Salt Lake City

Salt Lake Cancer Survivor Jumps in Excavator to Kick Off Proton Center Expansion

AI Assisted Icon
Published on May 24, 2026
Salt Lake Cancer Survivor Jumps in Excavator to Kick Off Proton Center ExpansionSource: Google Street View

On May 8, 14-year-old cancer survivor Noah Reeb climbed into the cab of an excavator to help break ground on a major expansion of the Senator Orrin G. Hatch Proton Therapy Center at Huntsman Cancer Institute. The $43 million project will add a 9,000-square-foot addition, including a three-story treatment vault built into the hillside, and is designed to double the center’s daily patient capacity. For families across the Mountain West who have been driving hundreds of miles for proton therapy, the project promises shorter trips and more appointments closer to home.

What’s Being Built

The expansion will carve a three-story concrete vault into the hill behind the existing center and add nearly 9,000 square feet of patient and treatment space, with specialized shielding and climate controls to ensure precision and containment, according to Huntsman Cancer Institute. Jacobsen Construction will lead the build, with VCBO handling design, Stantec providing technical expertise and Mevion supplying the proton equipment. Huntsman says construction is expected to finish in 2028 and that the institute invested $43 million in the project.
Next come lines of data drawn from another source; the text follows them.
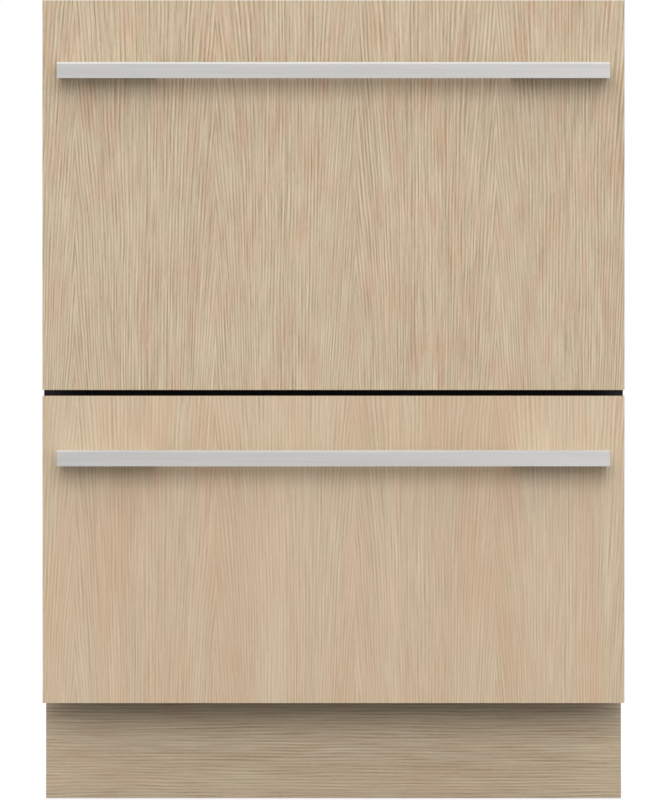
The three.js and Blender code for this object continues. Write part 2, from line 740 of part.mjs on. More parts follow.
function baseRack(drawer) {
  const { floor, rackHeight } = drawer;
  const { half, front, rear, wire, weld } = RACK;
  const low = rackFloor(floor);
  const high = low + rackHeight;
  const barFoot = longWireTop(floor) - weld;
  const across = spread(-116, 206, 5).map((y) =>
    alongY(bentWire([-half, half], low, high), about(y, wire / 2)));
  const long = spread(-208, 208, 5).map((x) =>
    alongX(bentWire([front, rear], low + wire - weld, high), about(x, wire / 2)));
  const legs = RACK_FEET.map(([x, y]) => {
    const inward = x > 0 ? [x - 8, x + 3] : [x - 3, x + 8];
    return block(inward, about(y + Math.sign(y) * 5, 8), [floor + 32 + GAP, low + wire + 1]);
  });
  const tineBar = block(about(0, half - 1), about(TINES.fixed, wire / 2), [barFoot, barFoot + wire]);
  const posts = CUP_RACK.posts.map((y) => cupRackPost(y, high + 1, cupRackRail(drawer)));
  return joined([
    ...across,
    ...long,
    rackRim(high),
    ...legs,
    tineBar,
    ...tineRow(TINES.fixed, low + 2 * wire, TINES.height),
    ...tineSaddles(floor),
    ...posts,
  ]);
}

function foldingTines({ floor }) {
  const axis = foldAxis(floor);
  const half = RACK.wire / 2;
  const spindle = block([TINES.from - 10, TINES.to + 10], about(TINES.folding, half), about(axis, half));
  return joined([spindle, ...tineRow(TINES.folding, axis - half + 0.5, TINES.height)]);
}

function cupRack(drawer) {
  const { rail, edge } = cupRackRail(drawer);
  const { front, rear } = CUP_RACK;
  const { wire } = RACK;
  const end = edge + drawer.cups.width;
  const frame = roundedRectangle([edge, end], [front, rear], 12);
  frame.holes.push(roundedRectangle([edge + wire, end - wire], [front + wire, rear - wire], 9));
  const bars = spread(front + 40, rear - 40, 6).map((y) =>
    block([edge + 1, end - 1], about(y, 1.5), [rail + 0.4, rail + wire - 0.4]));
  return joined([alongZ(frame, [rail, rail + wire], 1), ...bars]);
}

function cutleryBasket({ floor, basketHeight }) {
  const { x, y, wall, cells } = BASKET;
  const low = longWireTop(floor) + GAP;
  const high = low + basketHeight;
  const middle = (x[0] + x[1]) / 2;
  const pitch = (y[1] - y[0] - wall) / cells;
  const starts = Array.from({ length: cells }, (_, i) => y[0] + wall + i * pitch);
  const body = alongZ(roundedRectangle(x, y, 10), [low, high], 1);
  const rooms = starts.map((start) =>
    block([x[0] + wall, x[1] - wall], [start, start + pitch - wall], [low + wall, high + 1]));
  const windows = starts.map((start) =>
    block([x[0] - 1, x[1] + 1], about(start + (pitch - wall) / 2, 14), [low + 12, high - 24]));
  const drains = starts.map((start) =>
    block(about(middle, 24), about(start + pitch / 2, 12), about(low, wall + 1)));
  const [near, far] = [starts[1], starts[3]].map((start) => about(start - wall / 2, 3));
  const grip = alongX(
    outline([
      [near[0], high - 20],
      [near[1], high - 20],
      [near[1], high + 20],
      [far[0], high + 20],
      [far[0], high - 20],
      [far[1], high - 20],
      [far[1], high + 28],
      [near[0], high + 28],
    ]),
    about(middle, 3),
  );
  return without(body, [...rooms, ...windows, ...drains]).add(grip);
}

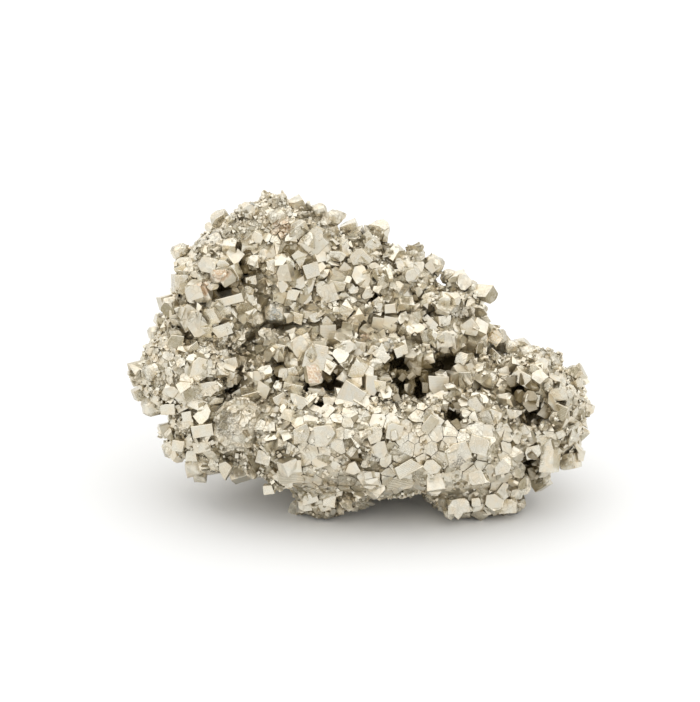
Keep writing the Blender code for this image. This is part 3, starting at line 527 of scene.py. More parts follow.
def hollow_depth_at(point):
    """How far into a hollow a place is: 0 from just outside its rim, to 1 well inside."""
    across, up = in_sight_plane(point)
    deepest = 0.0
    for hollow in HOLLOWS:
        turn = math.radians(hollow.turn)
        x, y = across - hollow.across, up - hollow.up
        along = (x * math.cos(turn) + y * math.sin(turn)) / hollow.half_wide
        over = (y * math.cos(turn) - x * math.sin(turn)) / hollow.half_high
        deepest = max(deepest, min(1.0, 2.4 * (1.15 - math.hypot(along, over))))
    return max(0.0, deepest)


def listed_crystals(surface):
    """Every listed crystal, seated on the solid along its sight line."""
    rule, small_rule, slant_rule = (random.Random(CORNER_SEED + step) for step in range(3))
    seated = []
    for number, row in enumerate(CRYSTALS + EDGE_FILL):
        crystal = Crystal(*row)
        ray = sight_ray(crystal.across, crystal.up)
        deep = (crystal.wide + crystal.high) / 2
        sides = Vector((crystal.wide, deep, crystal.high)) * MM
        turn = sight_turn(crystal.yaw, crystal.tilt, crystal.roll)
        in_solid = deep >= SMALLEST_SOLID_CRYSTAL and number < len(CRYSTALS)
        hit = surface.ray_cast(EYE, ray)[0]
        at_rim = hit is None or crystal.habit == ROUNDED and near_outline(surface, crystal)
        if hit is None:
            hit = nearest_along(surface, ray)
        if in_solid:
            local = turn.transposed() @ ray
            reach = min(s / 2 / max(abs(c), 1e-6) for s, c in zip(sides, local))
        else:
            reach = (0.5 - STANDING_OUT) * deep * MM
        bm = block(sides)
        # Every habit draws its cuts, so that those of the others stay as they are in the solid.
        cut_corners(bm, sides, min(crystal.habit, ROUNDED), rule if in_solid else small_rule)
        slants = []
        if crystal.habit == ROUNDED:
            bm.free()
            bm = block(sides)
        elif crystal.habit == BALL:
            bm.clear()
            bmesh.ops.create_icosphere(bm, subdivisions=5, radius=BALL_RADIUS)
            reach = BALL_RADIUS - BALL_PROUD
        else:
            count = slant_rule.choice(SLANTS_OF_HABIT[crystal.habit])
            slants = slant_planes(sides, count, Vector((0.0, -1.0, 0.0)), slant_rule)
            for point, normal in slants:
                cut_plane(bm, point, normal)
        perched = in_solid and at_rim
        seated.append(Seated(crystal, hit + ray * reach, turn, sides, bm, slants, perched))
    return seated


def near_outline(surface, crystal):
    """Whether a listed crystal stands where the solid's outline passes."""
    reach = 0.45 * (crystal.wide + crystal.high)
    return any(
        surface.ray_cast(EYE, sight_ray(crystal.across + x, crystal.up + y))[0] is None
        for x, y in ((-reach, 0.0), (reach, 0.0), (0.0, -reach), (0.0, reach))
    )


def slant_planes(sides, count, outward, rule):
    """Planes across a crystal's outline, where it met its neighbours as it grew."""
    axes = [Vector((1.0, 0.0, 0.0)), Vector((0.0, 1.0, 0.0)), Vector((0.0, 0.0, 1.0))]
    first, second = (axis for axis in axes if abs(axis.dot(outward)) < 0.5)
    planes = []
    for quarter in rule.sample(range(4), count):
        angle = math.radians(90.0 * quarter + 45.0 + rule.uniform(-32.0, 32.0))
        normal = first * math.cos(angle) + second * math.sin(angle)
        normal = (normal + outward * rule.uniform(-0.2, 0.5)).normalized()
        reach = sum(abs(n) * s / 2 for n, s in zip(normal, sides))
        planes.append((normal * reach * rule.uniform(0.6, 0.84), normal))
    return planes


def settled(bm, listed):
    """Sinks the crystals that stand on the outline, and the solid's own blocks with them."""
    bm.normal_update()
    lowered = []
    for item in listed:
        if item.perched:
            reach = 1.2 * max(item.sides)
            around = [vert for vert in bm.verts if (vert.co - item.centre).length < reach]
            outward = sum((vert.normal for vert in around), Vector()).normalized()
            shift = outward * -SETTLED * min(item.sides)
            for vert in around:
                if on_crystal(vert.co, item):
                    vert.co += shift
            item = item._replace(centre=item.centre + shift)
        lowered.append(item)
    bm.normal_update()
    return lowered


def planted(bm):
    """The tarnish on a copy of the solid, and the listed crystals, settled into it."""
    surface = BVHTree.FromBMesh(bm)
    return seated_stains(surface), settled(bm, listed_crystals(surface))


def nearest_along(surface, ray):
    """The place on the solid that a sight line passes nearest to."""
    passes = [EYE + ray * (SIGHT_DISTANCE + depth * MM) for depth in range(-40, 41)]
    return min((surface.find_nearest(p) for p in passes), key=lambda found: found[3])[0]


def patch_at(point, normal):
    """The patch that a place on the solid is in. The hidden sides take the common patch."""
    away = turned_away(point, normal)
    if away > RIM_AWAY:
        return ELSEWHERE
    if away > -RIM_TOWARDS:
        return RIM
    across, up = in_sight_plane(point)
    for patch in PATCHES:
        x = (across - patch.across) / patch.half_wide
        y = (up - patch.up) / patch.half_high
        wobble = 0.25 * noise.noise(point / MM * 0.25)
        if x * x + y * y < 1.0 + wobble:
            return patch
    return ELSEWHERE


class SeatGrid:
    """Seats kept in cells, so that the near ones are found quickly."""

    def __init__(self, cell):
        self.cell = cell
        self.cells = {}

    def near(self, point):
        x, y, z = (int(c // self.cell) for c in point)
        for i in (x - 1, x, x + 1):
            for j in (y - 1, y, y + 1):
                for k in (z - 1, z, z + 1):
                    yield from self.cells.get((i, j, k), ())

    def add(self, point, item):
        key = tuple(int(c // self.cell) for c in point)
        self.cells.setdefault(key, []).append(item)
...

Why Proton Therapy Matters

Proton therapy uses high-energy beams that stop at the tumor and spare more healthy tissue than conventional radiation, making it especially useful for tumors near the brain or spinal cord and for pediatric patients. Treatment typically requires daily visits over several weeks. The Proton Therapy Center has treated more than 600 patients since opening in 2021, about one-third of them children who receive care coordinated with Primary Children’s Hospital, and it draws patients from Utah, Idaho, Montana, Nevada, Wyoming and Colorado, as reported by KSL.

Voices From the Hillside

Noah, who was first treated at the center as a 9-year-old, told the crowd he felt "calm and hopeful" during his treatments and said he was glad more kids will have the same access. His father, James Reeb, described the return to the treatment room as unexpectedly emotional and said seeing Noah healthy made his "heart burst." Clinicians at the ceremony emphasized the expansion's research benefits, with Matthew Poppe calling it an "important advancement" for studying and improving proton delivery, as reported by KSL.

Timeline and What’s Next

Huntsman officials say the build will let the center treat roughly twice as many patients each day, easing scheduling and reducing the need for long travel for families. Jacobsen Construction president Gary Ellis said the hillside build "will save lives," and the institute is positioning the extra capacity to support clinical research and training, according to Huntsman Cancer Institute. Construction is expected to continue through 2028, with patient access and scheduling updates to be announced as systems are installed and tested.

Local Context

The proton expansion arrives as Huntsman pursues broader regional growth, including a new Vineyard campus announced last year; for background see the new Vineyard campus. For local families, the project is a tangible step toward keeping complex oncology care closer to home and strengthening Salt Lake City's role as a Mountain West referral center.